Saturday 15 March 2014

NDM: Jasmine Gardner: News travels fast in cyberspace but can we trust it?

http://www.standard.co.uk/comment/comment/jasmine-gardner-news-travels-fast-in-cyberspace-but-can-we-trust-it-9159845.html


This article focuses on the issue of whether people can rely on social networking sites such as Twitter and Facebook on social issues. According to this article, in the US a third of adults under the age 30 receive the news through social media and half of them are Twitter uses. This clearly establishes the development of new media has impacted individuals' lives, as they no longer need to receive the news by watching terrestrial channels but through social networking sites. As stated in a survey for last year, "Twitter is now an everyday news source for 55% of opinion formers" which shows that people are receive the news from unreliable sources. 
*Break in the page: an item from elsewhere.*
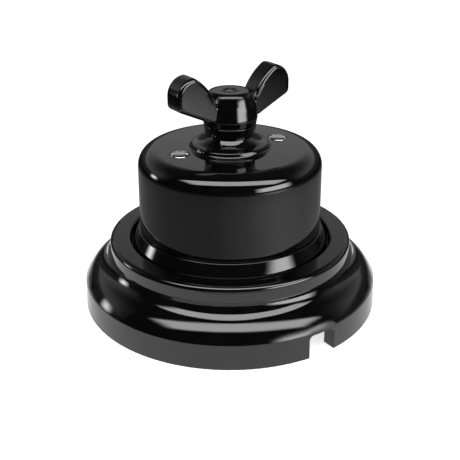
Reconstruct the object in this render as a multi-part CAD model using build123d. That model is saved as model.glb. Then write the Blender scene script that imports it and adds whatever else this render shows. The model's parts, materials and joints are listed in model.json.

Similarly, internet activist Eli Pariser states: "Instead of a balanced information diet you can end up surrounded by information junk food” — where everything we see online is only what we enjoy believing. On Facebook, unsurprisingly, most people’s news consumption comes through friends and family". This could suggest that users of social networking sites are passive consumers, as some only accept the information which has been posted online without thinking whether it is true or not. Likewise, Charles H Green (founder of TrusedtAdvisor consultancy) takes a similar view, as he argues that taking information from different individuals makes it harder for people to trust that source of information. For instance, he states: "I might trust my colleague enough to share her gossip about David Moyes but if she got the information second hand from someone in her “circle of trust”, then I can only half believe it". It is clear that people cannot trust Facebook or Twitter as a reliable source of information, especially when a school boy called Sam Gardiner fooled Twitter  into believing that he was Samuel Rhodes. Significantly, according to a football journalist: "“With technology, when people chose to be dishonest they can do it at scale". To add, Twitter has become the primarily "place for wannabe influencers" and vitally among the public only "15% get their information from it. 

To conclude, I agree to a great extent that Twitter and Facebook cannot be trusted as a reliable source of news for the public. This is because, online there are many perspectives on a specific issue and therefore it  would not provide individuals with valid information on a topic. As a result, it could be suggested that people should rely on the news more instead of receiving the information though social media.